From Bloomberg| August 04 , 2010 09:14 BJT

General Motors Co., the biggest overseas automaker in China, boosted sales in the nation 22 percent in July, aided by the popularity of Chevrolet cars, while deliveries by Ford Motor Co.’s local sales unit fell.

GM sold 176,645 vehicles last month in the world’s largest auto market, after boosting deliveries of Chevrolet vehicles 70 percent to 35,385, the company said in an e-mailed statement today. Sales of GM-brand vehicles rose 45 percent to 1.3 million in the first seven months of the year, it added.

The carmaker is counting on expansion in China and other overseas markets to bolster profit as it prepares for an initial public offering as early as the fourth quarter. GM’s first-half sales in China surpassed those in the U.S. for the first time this year as the world’s fastest-growing major economy propelled global auto demand.

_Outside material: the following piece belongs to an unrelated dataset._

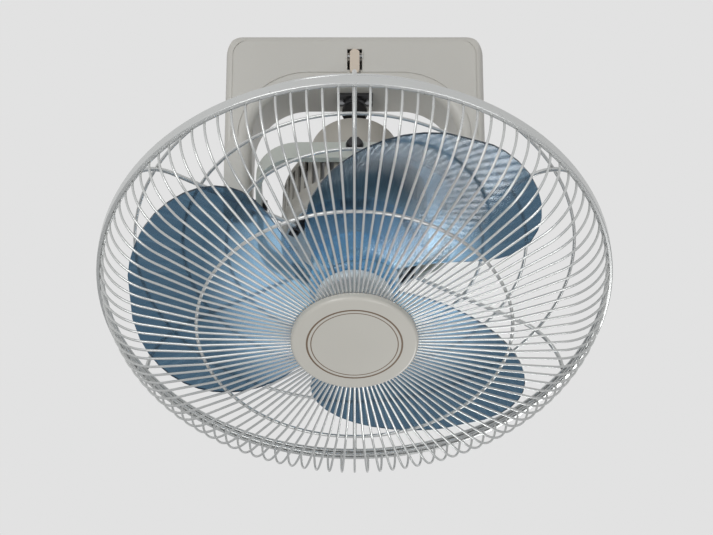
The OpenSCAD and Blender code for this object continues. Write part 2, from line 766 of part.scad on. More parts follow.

“GM has been doing the right things by tapping demand growth in smaller cities with smaller cars,” said Han Weiqi, an analyst at CSC International Holdings Ltd. in Shanghai. “When overall demand growth slows in the second half, companies deploying the wrong approaches will be hit much harder.”

Ford’s Sales Decline

Changan Ford Sales Co., the Chinese sales unit of Ford, delivered 18,255 vehicles in July, it said in statement today. Sales in July 2009 by Changan Ford totaled 19,486, the automaker said on its website last year.

Chongqing Changan Automobile Co., which makes cars with Ford in China, fell 3.1 percent, the most in more than two weeks, to close at 10.20 yuan in Shenzhen trading today.

China’s total passenger car sales to consumers rose 15.4 percent last month to 822,300, the China Automotive Technology & Research Center said yesterday. Vehicle demand may weaken in August, the center said.

GM, which makes vehicles including Buick Excelle cars and Chevrolet Cruze compacts with its Chinese joint-venture partner SAIC Motor Co. in China, has added new models at a much faster pace than Ford, CSC’s Han said.

GM, based in Detroit, is refreshing its lineup in China with new models such as the Chevrolet Sail compact and Buick Excelle GT small sedan, the automaker said last month.

The company also makes Sunshine minivans at SAIC-GM-Wuling Automotive Co., a separate joint venture in which the U.S. automaker has a 34 percent stake.